- **DIRECTION**:
Each line below should be reproduced without any alteration.

- **RECORDED DATA**:
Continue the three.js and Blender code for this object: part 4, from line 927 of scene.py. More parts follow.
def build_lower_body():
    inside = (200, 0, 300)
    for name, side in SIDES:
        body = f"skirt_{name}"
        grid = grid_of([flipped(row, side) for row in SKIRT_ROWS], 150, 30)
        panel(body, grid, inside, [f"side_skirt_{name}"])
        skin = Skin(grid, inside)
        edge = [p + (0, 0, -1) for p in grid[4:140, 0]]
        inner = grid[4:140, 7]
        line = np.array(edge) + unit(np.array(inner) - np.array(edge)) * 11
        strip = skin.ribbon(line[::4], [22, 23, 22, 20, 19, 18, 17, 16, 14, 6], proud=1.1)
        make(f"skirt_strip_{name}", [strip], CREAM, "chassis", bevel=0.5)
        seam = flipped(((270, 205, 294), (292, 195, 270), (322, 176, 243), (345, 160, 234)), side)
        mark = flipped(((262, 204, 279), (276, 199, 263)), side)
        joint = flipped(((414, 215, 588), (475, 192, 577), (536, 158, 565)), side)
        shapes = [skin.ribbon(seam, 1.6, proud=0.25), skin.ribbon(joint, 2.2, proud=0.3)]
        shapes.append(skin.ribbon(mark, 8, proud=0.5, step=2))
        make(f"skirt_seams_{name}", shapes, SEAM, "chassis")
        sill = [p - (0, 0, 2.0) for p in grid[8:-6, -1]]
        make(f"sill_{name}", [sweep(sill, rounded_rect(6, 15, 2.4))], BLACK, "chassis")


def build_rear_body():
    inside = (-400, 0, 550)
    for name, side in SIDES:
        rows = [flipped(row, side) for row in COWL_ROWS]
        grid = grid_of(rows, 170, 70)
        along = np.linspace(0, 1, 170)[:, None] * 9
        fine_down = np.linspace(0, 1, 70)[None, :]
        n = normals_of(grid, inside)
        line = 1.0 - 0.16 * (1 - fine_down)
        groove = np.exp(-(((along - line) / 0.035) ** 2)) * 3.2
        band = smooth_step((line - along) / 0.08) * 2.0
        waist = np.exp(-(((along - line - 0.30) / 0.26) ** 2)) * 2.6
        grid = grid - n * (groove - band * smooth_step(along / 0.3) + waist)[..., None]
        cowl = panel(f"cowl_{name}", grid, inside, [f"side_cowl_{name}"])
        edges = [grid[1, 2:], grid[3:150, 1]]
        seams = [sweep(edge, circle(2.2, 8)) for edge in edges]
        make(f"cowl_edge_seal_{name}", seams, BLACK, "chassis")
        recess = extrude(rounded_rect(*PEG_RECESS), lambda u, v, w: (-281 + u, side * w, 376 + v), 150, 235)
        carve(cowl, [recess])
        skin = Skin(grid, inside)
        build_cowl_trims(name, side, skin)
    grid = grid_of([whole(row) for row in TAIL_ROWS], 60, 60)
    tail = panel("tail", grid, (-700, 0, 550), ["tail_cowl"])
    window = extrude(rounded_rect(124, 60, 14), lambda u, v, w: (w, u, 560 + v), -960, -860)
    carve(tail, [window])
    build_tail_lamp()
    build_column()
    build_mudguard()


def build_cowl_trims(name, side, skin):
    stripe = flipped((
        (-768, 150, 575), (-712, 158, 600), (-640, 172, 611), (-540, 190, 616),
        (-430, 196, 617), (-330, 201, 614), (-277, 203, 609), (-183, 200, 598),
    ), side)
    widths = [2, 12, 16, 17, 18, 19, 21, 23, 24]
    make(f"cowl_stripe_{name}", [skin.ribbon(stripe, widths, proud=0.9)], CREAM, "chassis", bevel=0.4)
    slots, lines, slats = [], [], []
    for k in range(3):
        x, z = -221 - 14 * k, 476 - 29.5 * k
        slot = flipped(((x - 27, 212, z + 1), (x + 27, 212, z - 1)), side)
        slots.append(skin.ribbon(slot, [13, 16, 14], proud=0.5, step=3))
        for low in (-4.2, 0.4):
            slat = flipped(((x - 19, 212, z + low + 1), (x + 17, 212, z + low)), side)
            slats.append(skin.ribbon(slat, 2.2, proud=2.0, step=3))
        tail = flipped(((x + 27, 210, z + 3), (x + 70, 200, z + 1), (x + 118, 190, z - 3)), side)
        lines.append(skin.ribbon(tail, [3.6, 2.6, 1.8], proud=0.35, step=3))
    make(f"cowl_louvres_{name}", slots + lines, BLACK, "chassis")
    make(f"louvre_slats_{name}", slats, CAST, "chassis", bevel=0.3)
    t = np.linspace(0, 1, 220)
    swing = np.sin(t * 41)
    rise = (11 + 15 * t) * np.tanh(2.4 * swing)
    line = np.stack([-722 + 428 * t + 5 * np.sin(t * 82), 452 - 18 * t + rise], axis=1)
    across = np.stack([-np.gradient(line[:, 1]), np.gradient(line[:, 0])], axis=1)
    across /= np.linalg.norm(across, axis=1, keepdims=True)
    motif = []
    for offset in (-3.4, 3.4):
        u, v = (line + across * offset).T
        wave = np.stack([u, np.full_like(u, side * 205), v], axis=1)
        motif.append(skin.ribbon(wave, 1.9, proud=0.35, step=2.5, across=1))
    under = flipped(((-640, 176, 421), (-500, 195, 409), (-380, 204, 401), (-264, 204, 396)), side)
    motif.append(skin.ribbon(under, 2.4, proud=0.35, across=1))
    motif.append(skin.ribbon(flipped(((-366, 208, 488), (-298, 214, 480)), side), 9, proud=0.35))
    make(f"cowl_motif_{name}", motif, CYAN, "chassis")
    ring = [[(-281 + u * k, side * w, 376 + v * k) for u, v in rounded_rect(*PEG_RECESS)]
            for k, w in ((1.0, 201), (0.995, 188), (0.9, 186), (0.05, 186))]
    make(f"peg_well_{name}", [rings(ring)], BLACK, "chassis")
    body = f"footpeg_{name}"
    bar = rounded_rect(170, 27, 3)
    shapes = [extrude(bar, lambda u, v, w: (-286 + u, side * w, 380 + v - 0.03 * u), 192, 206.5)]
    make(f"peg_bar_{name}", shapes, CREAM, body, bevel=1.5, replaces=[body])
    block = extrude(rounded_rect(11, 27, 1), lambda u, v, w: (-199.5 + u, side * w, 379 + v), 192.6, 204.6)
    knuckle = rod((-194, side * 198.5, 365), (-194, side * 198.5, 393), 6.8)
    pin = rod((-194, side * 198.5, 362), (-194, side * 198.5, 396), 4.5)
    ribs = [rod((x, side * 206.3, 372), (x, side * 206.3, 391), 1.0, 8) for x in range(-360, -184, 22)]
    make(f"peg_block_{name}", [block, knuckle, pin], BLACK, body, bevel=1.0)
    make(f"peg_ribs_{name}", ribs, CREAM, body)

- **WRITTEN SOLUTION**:
Continue the three.js and Blender code for this object: part 4, from line 927 of scene.py. More parts follow.
def build_lower_body():
    inside = (200, 0, 300)
    for name, side in SIDES:
        body = f"skirt_{name}"
        grid = grid_of([flipped(row, side) for row in SKIRT_ROWS], 150, 30)
        panel(body, grid, inside, [f"side_skirt_{name}"])
        skin = Skin(grid, inside)
        edge = [p + (0, 0, -1) for p in grid[4:140, 0]]
        inner = grid[4:140, 7]
        line = np.array(edge) + unit(np.array(inner) - np.array(edge)) * 11
        strip = skin.ribbon(line[::4], [22, 23, 22, 20, 19, 18, 17, 16, 14, 6], proud=1.1)
        make(f"skirt_strip_{name}", [strip], CREAM, "chassis", bevel=0.5)
        seam = flipped(((270, 205, 294), (292, 195, 270), (322, 176, 243), (345, 160, 234)), side)
        mark = flipped(((262, 204, 279), (276, 199, 263)), side)
        joint = flipped(((414, 215, 588), (475, 192, 577), (536, 158, 565)), side)
        shapes = [skin.ribbon(seam, 1.6, proud=0.25), skin.ribbon(joint, 2.2, proud=0.3)]
        shapes.append(skin.ribbon(mark, 8, proud=0.5, step=2))
        make(f"skirt_seams_{name}", shapes, SEAM, "chassis")
        sill = [p - (0, 0, 2.0) for p in grid[8:-6, -1]]
        make(f"sill_{name}", [sweep(sill, rounded_rect(6, 15, 2.4))], BLACK, "chassis")


def build_rear_body():
    inside = (-400, 0, 550)
    for name, side in SIDES:
        rows = [flipped(row, side) for row in COWL_ROWS]
        grid = grid_of(rows, 170, 70)
        along = np.linspace(0, 1, 170)[:, None] * 9
        fine_down = np.linspace(0, 1, 70)[None, :]
        n = normals_of(grid, inside)
        line = 1.0 - 0.16 * (1 - fine_down)
        groove = np.exp(-(((along - line) / 0.035) ** 2)) * 3.2
        band = smooth_step((line - along) / 0.08) * 2.0
        waist = np.exp(-(((along - line - 0.30) / 0.26) ** 2)) * 2.6
        grid = grid - n * (groove - band * smooth_step(along / 0.3) + waist)[..., None]
        cowl = panel(f"cowl_{name}", grid, inside, [f"side_cowl_{name}"])
        edges = [grid[1, 2:], grid[3:150, 1]]
        seams = [sweep(edge, circle(2.2, 8)) for edge in edges]
        make(f"cowl_edge_seal_{name}", seams, BLACK, "chassis")
        recess = extrude(rounded_rect(*PEG_RECESS), lambda u, v, w: (-281 + u, side * w, 376 + v), 150, 235)
        carve(cowl, [recess])
        skin = Skin(grid, inside)
        build_cowl_trims(name, side, skin)
    grid = grid_of([whole(row) for row in TAIL_ROWS], 60, 60)
    tail = panel("tail", grid, (-700, 0, 550), ["tail_cowl"])
    window = extrude(rounded_rect(124, 60, 14), lambda u, v, w: (w, u, 560 + v), -960, -860)
    carve(tail, [window])
    build_tail_lamp()
    build_column()
    build_mudguard()


def build_cowl_trims(name, side, skin):
    stripe = flipped((
        (-768, 150, 575), (-712, 158, 600), (-640, 172, 611), (-540, 190, 616),
        (-430, 196, 617), (-330, 201, 614), (-277, 203, 609), (-183, 200, 598),
    ), side)
    widths = [2, 12, 16, 17, 18, 19, 21, 23, 24]
    make(f"cowl_stripe_{name}", [skin.ribbon(stripe, widths, proud=0.9)], CREAM, "chassis", bevel=0.4)
    slots, lines, slats = [], [], []
    for k in range(3):
        x, z = -221 - 14 * k, 476 - 29.5 * k
        slot = flipped(((x - 27, 212, z + 1), (x + 27, 212, z - 1)), side)
        slots.append(skin.ribbon(slot, [13, 16, 14], proud=0.5, step=3))
        for low in (-4.2, 0.4):
            slat = flipped(((x - 19, 212, z + low + 1), (x + 17, 212, z + low)), side)
            slats.append(skin.ribbon(slat, 2.2, proud=2.0, step=3))
        tail = flipped(((x + 27, 210, z + 3), (x + 70, 200, z + 1), (x + 118, 190, z - 3)), side)
        lines.append(skin.ribbon(tail, [3.6, 2.6, 1.8], proud=0.35, step=3))
    make(f"cowl_louvres_{name}", slots + lines, BLACK, "chassis")
    make(f"louvre_slats_{name}", slats, CAST, "chassis", bevel=0.3)
    t = np.linspace(0, 1, 220)
    swing = np.sin(t * 41)
    rise = (11 + 15 * t) * np.tanh(2.4 * swing)
    line = np.stack([-722 + 428 * t + 5 * np.sin(t * 82), 452 - 18 * t + rise], axis=1)
    across = np.stack([-np.gradient(line[:, 1]), np.gradient(line[:, 0])], axis=1)
    across /= np.linalg.norm(across, axis=1, keepdims=True)
    motif = []
    for offset in (-3.4, 3.4):
        u, v = (line + across * offset).T
        wave = np.stack([u, np.full_like(u, side * 205), v], axis=1)
        motif.append(skin.ribbon(wave, 1.9, proud=0.35, step=2.5, across=1))
    under = flipped(((-640, 176, 421), (-500, 195, 409), (-380, 204, 401), (-264, 204, 396)), side)
    motif.append(skin.ribbon(under, 2.4, proud=0.35, across=1))
    motif.append(skin.ribbon(flipped(((-366, 208, 488), (-298, 214, 480)), side), 9, proud=0.35))
    make(f"cowl_motif_{name}", motif, CYAN, "chassis")
    ring = [[(-281 + u * k, side * w, 376 + v * k) for u, v in rounded_rect(*PEG_RECESS)]
            for k, w in ((1.0, 201), (0.995, 188), (0.9, 186), (0.05, 186))]
    make(f"peg_well_{name}", [rings(ring)], BLACK, "chassis")
    body = f"footpeg_{name}"
    bar = rounded_rect(170, 27, 3)
    shapes = [extrude(bar, lambda u, v, w: (-286 + u, side * w, 380 + v - 0.03 * u), 192, 206.5)]
    make(f"peg_bar_{name}", shapes, CREAM, body, bevel=1.5, replaces=[body])
    block = extrude(rounded_rect(11, 27, 1), lambda u, v, w: (-199.5 + u, side * w, 379 + v), 192.6, 204.6)
    knuckle = rod((-194, side * 198.5, 365), (-194, side * 198.5, 393), 6.8)
    pin = rod((-194, side * 198.5, 362), (-194, side * 198.5, 396), 4.5)
    ribs = [rod((x, side * 206.3, 372), (x, side * 206.3, 391), 1.0, 8) for x in range(-360, -184, 22)]
    make(f"peg_block_{name}", [block, knuckle, pin], BLACK, body, bevel=1.0)
    make(f"peg_ribs_{name}", ribs, CREAM, body)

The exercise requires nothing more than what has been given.